Makkar and Dey spoke of working with area educational institutions to bolster the young workforce with the skills and technical training that would fit the jobs they hope to bring to IndusPAD. They are keen on bringing manufacturing back to the Merrimack Valley, modernized for the 21st-century.
“The people of Lawrence and Methuen, they're hardworking people,” Makkar said. “It is time (for us) to contribute.”
Makkar and Dey intend IndusPAD to be a community partner. Already, they've held events for local groups including the Merrimack Valley Chamber of Commerce and the Lawrence Partnership.
They also want to be patrons of the arts by providing studio space for local artists to grow and thrive, and eventually hope to focus on “industrial art,” according to Makkar.
IndusPAD already has one artist-in-residence: 24-year-old Jonathan Henriquez, a New York native who moved to Lawrence as a child.
Henriquez, who as an artist goes by Jon Hen, is a painter who creates large, colorful and abstract pieces he said are borne from “what surrounds me, the energy that surrounds me, the ups and downs” of emotion.

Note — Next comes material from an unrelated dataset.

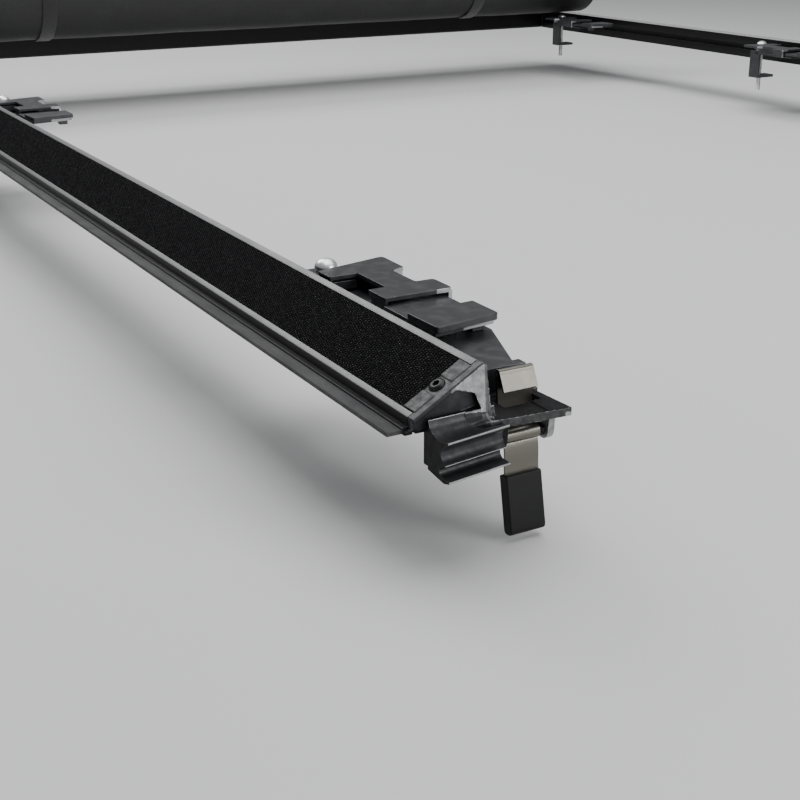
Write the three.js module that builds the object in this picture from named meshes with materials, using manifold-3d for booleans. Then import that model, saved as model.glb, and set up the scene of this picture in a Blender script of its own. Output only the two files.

IndusPAD is allowing him to use space rent-free for several months as the building is renovated. Henriquez, who also works at cafe El Taller on Essex Street, has already set up a studio on the second floor.
As deals are being finalized with businesses, crews are working to remove the equipment and scrap materials Polartec left behind.
Some things will remain, however, like the massive air ducts and pipes. They'll be preserved for aesthetic purposes and industrial uses if needed, but will also serve as a testament to the building's manufacturing history.
While Makkar and Dey are new to the Merrimack Valley, they understand the importance of the building they purchased, and how manufacturing was for so long the bedrock of the region. For years, the plant served as “a manufacturing building of great intensity,” Dey said, with a nod to the Malden Mills buildings before it, which were infamously destroyed by fire in the mid-1990s.
“It's important to preserve it,” she said.